Aim: Locate the line bearing "trimmed flat where it rests" in the material below, then reproduce it and each following line up to and including the line bearing "low, high = Vector((1e9,)".

Supplied material:
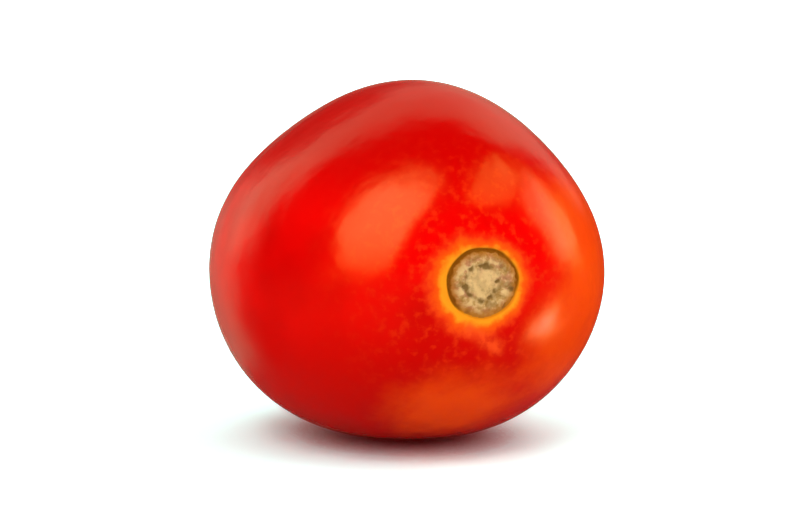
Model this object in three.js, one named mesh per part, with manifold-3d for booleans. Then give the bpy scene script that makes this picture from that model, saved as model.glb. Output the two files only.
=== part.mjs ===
// A ripe plum tomato with its stem picked off, lying on its side.
// Millimetres, +Z up. The fruit's long axis runs along Y, with the stem end towards -Y, and it rests on Z = 0.

import * as THREE from 'three';
import { mergeVertices } from 'three/addons/utils/BufferGeometryUtils.js';
import Module from 'manifold-3d';

const wasm = await Module();
wasm.setup();

// Body
const LENGTH = 76;             // from end to end, before the dimple takes its part
const MEAN_DIAMETER = 58;      // round the middle
const EGG = 0.044;             // how much fatter the stem half is
const OVAL = 0.036;            // the section is wider than it is high
const OVAL_TURN = 9;           // degrees up from +X to the long way of the oval
const TRIANGLE = 0.027;        // the section has three blunt corners, over the walls between its seed chambers
const TRIANGLE_TURN = 84;      // degrees up from +X to the upper corner
const FOUR_SWELLS = 0.007;     // finer unevenness of the section
const FOUR_SWELLS_TURN = -8;
const FIVE_SWELLS = 0.009;
const FIVE_SWELLS_TURN = 10;
const BOW = 0.95;              // both ends sit this much higher than the middle

// Stem end
const DIMPLE_DEPTH = 2.2;
const DIMPLE_RADIUS = 8.5;
const SHOULDER_RISE = 0.35;    // swelling of the shoulder over each seed chamber
const SHOULDER_RADIUS = 14;
const SHOULDER_WIDTH = 4.5;
const SCAR_RADIUS = 5.2;       // corky round where the stem broke off
const SCAR_CROWN = 0.35;       // the cork's rise over its groove
const GROOVE_DEPTH = 0.5;      // crack between the cork and the skin
const GROOVE_WIDTH = 0.45;
const MARKS = 8;               // sunken marks in a ring on the cork, where its strands broke
const MARK_DEPTH = 0.4;
const MARK_RADIUS = 2.6;
const MARK_WIDTH = 0.5;

// Blossom end
const TIP_RISE = 0.8;          // small blunt point
const TIP_RADIUS = 3.2;

// Resting
const PITCH = 2.9;             // degrees by which the stem end points up, as the fruit's weight settles it
const FLAT_DEPTH = 0.35;       // how far the skin is pressed flat where it rests

// Faceting
const SIDES = 84;
const SCAR_RINGS = 15;
const SCAR_FACETED_RADIUS = 6.2;  // the finely faceted round takes in the scar and its groove
const COARSE_STEP = 0.075;        // radians between rings along the sides
const STEP_GROWTH = 0.25;         // how fast the rings spread from the fine ends

const SKIN_COLOUR = 0xd8120a;
const SKIN_ROUGHNESS = 0.22;
const BLOCK_SIZE = 3 * LENGTH;    // the block that trims the resting spot

const radians = THREE.MathUtils.degToRad;

const bump = (distance, width) => Math.exp(-((distance / width) ** 2));

// Swells of the section, spaced evenly round the axis from the one at turn degrees
const swells = (count, amount, turn, around) => amount * Math.cos(count * (around - radians(turn)));

// Distance of the surface from the fruit's axis, at an angle along from the stem pole and an angle round the axis
function girth(along, around) {
  const taper = 1 + EGG * Math.cos(along);
  const oval = swells(2, OVAL, OVAL_TURN, around);
  const corners = swells(3, TRIANGLE, TRIANGLE_TURN, around)
    + swells(4, FOUR_SWELLS, FOUR_SWELLS_TURN, around)
    + swells(5, FIVE_SWELLS, FIVE_SWELLS_TURN, around);
  const section = 1 + oval + corners * Math.sqrt(Math.sin(along));
  return (MEAN_DIAMETER / 2) * Math.sin(along) * taper * section;
}

// Relief of the stem end along the axis: dimple, shoulders, and the scar with its groove and ring of marks
function stemRelief(radius, around) {
  const chambers = Math.cos(3 * (around - radians(TRIANGLE_TURN + 60)));
  const shoulder = SHOULDER_RISE * chambers * bump(radius - SHOULDER_RADIUS, SHOULDER_WIDTH);
  const groove = GROOVE_DEPTH * bump(radius - SCAR_RADIUS, GROOVE_WIDTH);
  const crown = SCAR_CROWN * Math.max(0, 1 - (radius / SCAR_RADIUS) ** 4);
  const strand = 0.6 + 0.4 * Math.cos(MARKS * around);
  const marks = MARK_DEPTH * strand * bump(radius - MARK_RADIUS, MARK_WIDTH);
  return shoulder + crown - groove - marks - DIMPLE_DEPTH * bump(radius, DIMPLE_RADIUS);
}

// One point of the skin, with the fruit's axis along Z and its stem end up
function surfacePoint(along, around) {
  const radius = girth(along, around);
  const height = (LENGTH / 2) * Math.cos(along);
  const relief = along < Math.PI / 2 ? stemRelief(radius, around) : -TIP_RISE * bump(radius, TIP_RADIUS);
  const bow = BOW * (Math.cos(along) ** 2 - 0.5);
  return new THREE.Vector3(radius * Math.cos(around), radius * Math.sin(around) + bow, height + relief);
}

// Angles of the rings from the stem pole, close together on the scar and at both poles
function ringAngles() {
  const scarEdge = Math.asin(SCAR_FACETED_RADIUS / ((MEAN_DIAMETER / 2) * (1 + EGG)));
  const fineStep = scarEdge / SCAR_RINGS;
  const angles = [];
  let angle = 0;
  while (angle < Math.PI - 1.5 * fineStep) {
    const clearance = Math.max(0, Math.min(angle - scarEdge, Math.PI - angle));
    angle += Math.min(COARSE_STEP, fineStep + STEP_GROWTH * clearance);
    angles.push(angle);
  }
  angles.pop();
  return angles;
}

// The closed skin: rings of SIDES points between a point at each pole
function fruitGeometry() {
  const angles = ringAngles();
  const points = [surfacePoint(0, 0)];
  for (const along of angles) {
    for (let side = 0; side < SIDES; side += 1) {
      points.push(surfacePoint(along, (2 * Math.PI * side) / SIDES));
    }
  }
  points.push(surfacePoint(Math.PI, 0));

  const last = points.length - 1;
  const at = (ring, side) => 1 + ring * SIDES + (side % SIDES);
  const faces = [];
  for (let side = 0; side < SIDES; side += 1) {
    faces.push(0, at(0, side), at(0, side + 1));
    faces.push(last, at(angles.length - 1, side + 1), at(angles.length - 1, side));
    for (let ring = 0; ring < angles.length - 1; ring += 1) {
      faces.push(at(ring, side), at(ring + 1, side), at(ring + 1, side + 1));
      faces.push(at(ring, side), at(ring + 1, side + 1), at(ring, side + 1));
    }
  }
  const geometry = new THREE.BufferGeometry().setFromPoints(points);
  geometry.setIndex(faces);
  return geometry;
}

// Lays the fruit down with its stem end towards -Y, its lowest skin FLAT_DEPTH below Z = 0
function layDown(geometry) {
  geometry.rotateX(radians(90 - PITCH));
  geometry.computeBoundingBox();
  const { min, max } = geometry.boundingBox;
  geometry.translate(-(min.x + max.x) / 2, -(min.y + max.y) / 2, -min.z - FLAT_DEPTH);
  return geometry;
}

function toSolid(geometry) {
  const bare = geometry.clone();
  bare.deleteAttribute('normal');
  bare.deleteAttribute('uv');
  const merged = mergeVertices(bare);
  return new wasm.Manifold(new wasm.Mesh({
    numProp: 3,
    vertProperties: new Float32Array(merged.attributes.position.array),
    triVerts: new Uint32Array(merged.index.array),
  }));
}

function toGeometry(solid) {
  const mesh = solid.getMesh();
  const geometry = new THREE.BufferGeometry();
  geometry.setAttribute('position', new THREE.BufferAttribute(new Float32Array(mesh.vertProperties), 3));
  geometry.setIndex(new THREE.BufferAttribute(new Uint32Array(mesh.triVerts), 1));
  geometry.computeVertexNormals();
  return geometry;
}

// The whole fruit in one solid, trimmed flat where it rests
function makeTomato() {
  const block = new THREE.BoxGeometry(BLOCK_SIZE, BLOCK_SIZE, BLOCK_SIZE);
  block.translate(0, 0, -BLOCK_SIZE / 2);
  const fruit = toSolid(layDown(fruitGeometry())).subtract(toSolid(block));
  const skin = new THREE.MeshStandardMaterial({
    color: SKIN_COLOUR,
    roughness: SKIN_ROUGHNESS,
    metalness: 0,
  });
  const mesh = new THREE.Mesh(toGeometry(fruit), skin);
  mesh.name = 'tomato';
  return mesh;
}

const tomato = new THREE.Group();
tomato.add(makeTomato());

export default tomato;
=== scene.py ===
"""Dresses a ripe plum tomato: glossy skin, orange halo and corky stem scar, lit in a plain pale studio."""
import math

import bpy
import numpy as np
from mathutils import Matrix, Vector, noise


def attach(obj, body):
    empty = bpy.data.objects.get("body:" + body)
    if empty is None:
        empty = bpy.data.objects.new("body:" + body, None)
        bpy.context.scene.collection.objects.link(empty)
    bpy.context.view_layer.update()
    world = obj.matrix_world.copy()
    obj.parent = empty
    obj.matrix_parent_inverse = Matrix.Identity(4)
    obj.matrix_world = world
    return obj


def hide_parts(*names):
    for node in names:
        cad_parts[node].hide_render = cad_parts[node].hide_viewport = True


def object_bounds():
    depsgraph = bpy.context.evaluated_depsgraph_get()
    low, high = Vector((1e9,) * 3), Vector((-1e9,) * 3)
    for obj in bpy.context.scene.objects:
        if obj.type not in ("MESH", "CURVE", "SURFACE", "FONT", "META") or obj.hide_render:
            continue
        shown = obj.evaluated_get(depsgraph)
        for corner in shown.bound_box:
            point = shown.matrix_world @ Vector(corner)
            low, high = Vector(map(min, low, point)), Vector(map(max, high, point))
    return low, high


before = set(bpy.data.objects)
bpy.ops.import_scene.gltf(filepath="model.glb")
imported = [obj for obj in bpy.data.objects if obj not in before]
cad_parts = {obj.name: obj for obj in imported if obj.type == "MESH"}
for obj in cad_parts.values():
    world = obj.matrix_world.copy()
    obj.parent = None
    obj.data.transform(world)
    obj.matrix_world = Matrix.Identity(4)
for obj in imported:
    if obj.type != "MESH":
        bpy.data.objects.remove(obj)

CAD_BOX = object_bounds()
FRUIT_MIDDLE = Vector((0, 0, CAD_BOX[1].z / 2))

MM = 0.001

# Form in millimetres, the same as the solid's
LENGTH = 76.0
MEAN_DIAMETER = 58.0
EGG = 0.044
OVAL = 0.036
OVAL_TURN = 9.0
TRIANGLE = 0.027
TRIANGLE_TURN = 84.0
FOUR_SWELLS = 0.007
FOUR_SWELLS_TURN = -8.0
FIVE_SWELLS = 0.009
FIVE_SWELLS_TURN = 10.0
BOW = 0.95
DIMPLE_DEPTH = 2.2
DIMPLE_RADIUS = 8.5
SHOULDER_RISE = 0.35
SHOULDER_RADIUS = 14.0
SHOULDER_WIDTH = 4.5
SCAR_RADIUS = 5.2
SCAR_CROWN = 0.35
GROOVE_DEPTH = 0.5
GROOVE_WIDTH = 0.45
MARK_DEPTH = 0.4
TIP_RISE = 0.8
TIP_RADIUS = 3.2
PITCH = 2.9
FLAT_DEPTH = 0.35
CHAMBERS = 3  # seed chambers, under the sides between the three corners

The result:
// The whole fruit in one solid, trimmed flat where it rests
function makeTomato() {
  const block = new THREE.BoxGeometry(BLOCK_SIZE, BLOCK_SIZE, BLOCK_SIZE);
  block.translate(0, 0, -BLOCK_SIZE / 2);
  const fruit = toSolid(layDown(fruitGeometry())).subtract(toSolid(block));
  const skin = new THREE.MeshStandardMaterial({
    color: SKIN_COLOUR,
    roughness: SKIN_ROUGHNESS,
    metalness: 0,
  });
  const mesh = new THREE.Mesh(toGeometry(fruit), skin);
  mesh.name = 'tomato';
  return mesh;
}

const tomato = new THREE.Group();
tomato.add(makeTomato());

export default tomato;
=== scene.py ===
"""Dresses a ripe plum tomato: glossy skin, orange halo and corky stem scar, lit in a plain pale studio."""
import math

import bpy
import numpy as np
from mathutils import Matrix, Vector, noise


def attach(obj, body):
    empty = bpy.data.objects.get("body:" + body)
    if empty is None:
        empty = bpy.data.objects.new("body:" + body, None)
        bpy.context.scene.collection.objects.link(empty)
    bpy.context.view_layer.update()
    world = obj.matrix_world.copy()
    obj.parent = empty
    obj.matrix_parent_inverse = Matrix.Identity(4)
    obj.matrix_world = world
    return obj


def hide_parts(*names):
    for node in names:
        cad_parts[node].hide_render = cad_parts[node].hide_viewport = True


def object_bounds():
    depsgraph = bpy.context.evaluated_depsgraph_get()
    low, high = Vector((1e9,) * 3), Vector((-1e9,) * 3)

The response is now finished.